In the listing below, find the line holding "drive_tube();" and the line holding "for node in". Write out those two lines and all lines between, exactly, and nothing more.

#### Available data

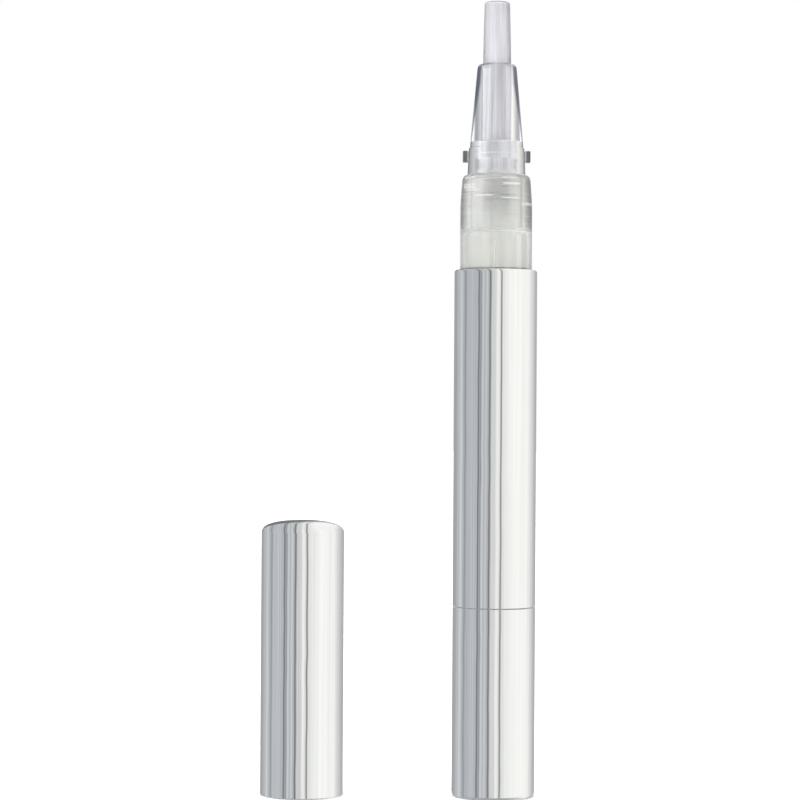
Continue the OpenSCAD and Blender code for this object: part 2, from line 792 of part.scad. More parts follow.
knob_sleeve();
knob_core();
drive_tube();
click_ring();
ratchet_spring();
ratchet_wheel();
housing();
guide_nut();
screw_rod();
piston();
tank();
front_sleeve();
nozzle_seal();
nozzle();
brush_clamp();
feed_tube();
brush();
cap_shell();
cap_liner();
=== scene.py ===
import json
import math
import bpy
import numpy as np
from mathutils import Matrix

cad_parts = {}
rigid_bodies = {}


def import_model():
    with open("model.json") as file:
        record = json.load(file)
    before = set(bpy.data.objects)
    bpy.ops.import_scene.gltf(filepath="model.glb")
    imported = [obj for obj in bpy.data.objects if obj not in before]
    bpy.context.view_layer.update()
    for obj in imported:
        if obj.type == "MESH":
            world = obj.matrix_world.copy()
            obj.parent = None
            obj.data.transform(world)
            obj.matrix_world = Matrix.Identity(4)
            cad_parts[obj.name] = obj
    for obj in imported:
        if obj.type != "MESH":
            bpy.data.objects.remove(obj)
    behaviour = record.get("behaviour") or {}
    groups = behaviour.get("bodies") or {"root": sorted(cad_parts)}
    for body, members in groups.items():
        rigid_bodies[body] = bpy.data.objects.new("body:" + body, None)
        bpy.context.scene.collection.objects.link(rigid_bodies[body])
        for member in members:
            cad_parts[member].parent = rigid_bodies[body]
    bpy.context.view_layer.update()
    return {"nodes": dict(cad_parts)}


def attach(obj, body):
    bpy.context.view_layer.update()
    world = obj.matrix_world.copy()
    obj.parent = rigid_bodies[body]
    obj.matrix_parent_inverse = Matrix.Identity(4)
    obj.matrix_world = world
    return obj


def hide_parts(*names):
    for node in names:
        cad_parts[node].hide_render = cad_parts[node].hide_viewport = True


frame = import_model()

mm = 0.001
rng = np.random.default_rng(7)
nodes = frame["nodes"]
print("frame loaded:", len(nodes), "nodes")


# Meshes

def signedVolume(points, faces):
    # sum over the faces of corner . (corner x corner) / 6: negative when the faces look inwards
    a, b, c, d = (points[faces[:, k]] for k in range(4))
    halves = np.einsum("ij,ij->i", a, np.cross(b, c)) + np.einsum("ij,ij->i", a, np.cross(c, d))
    return float(halves.sum()) / 6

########

> **The completed task**:
drive_tube();
click_ring();
ratchet_spring();
ratchet_wheel();
housing();
guide_nut();
screw_rod();
piston();
tank();
front_sleeve();
nozzle_seal();
nozzle();
brush_clamp();
feed_tube();
brush();
cap_shell();
cap_liner();
=== scene.py ===
import json
import math
import bpy
import numpy as np
from mathutils import Matrix

cad_parts = {}
rigid_bodies = {}


def import_model():
    with open("model.json") as file:
        record = json.load(file)
    before = set(bpy.data.objects)
    bpy.ops.import_scene.gltf(filepath="model.glb")
    imported = [obj for obj in bpy.data.objects if obj not in before]
    bpy.context.view_layer.update()
    for obj in imported:
        if obj.type == "MESH":
            world = obj.matrix_world.copy()
            obj.parent = None
            obj.data.transform(world)
            obj.matrix_world = Matrix.Identity(4)
            cad_parts[obj.name] = obj
    for obj in imported:
        if obj.type != "MESH":
            bpy.data.objects.remove(obj)
    behaviour = record.get("behaviour") or {}
    groups = behaviour.get("bodies") or {"root": sorted(cad_parts)}
    for body, members in groups.items():
        rigid_bodies[body] = bpy.data.objects.new("body:" + body, None)
        bpy.context.scene.collection.objects.link(rigid_bodies[body])
        for member in members:
            cad_parts[member].parent = rigid_bodies[body]
    bpy.context.view_layer.update()
    return {"nodes": dict(cad_parts)}


def attach(obj, body):
    bpy.context.view_layer.update()
    world = obj.matrix_world.copy()
    obj.parent = rigid_bodies[body]
    obj.matrix_parent_inverse = Matrix.Identity(4)
    obj.matrix_world = world
    return obj


def hide_parts(*names):
    for node in names:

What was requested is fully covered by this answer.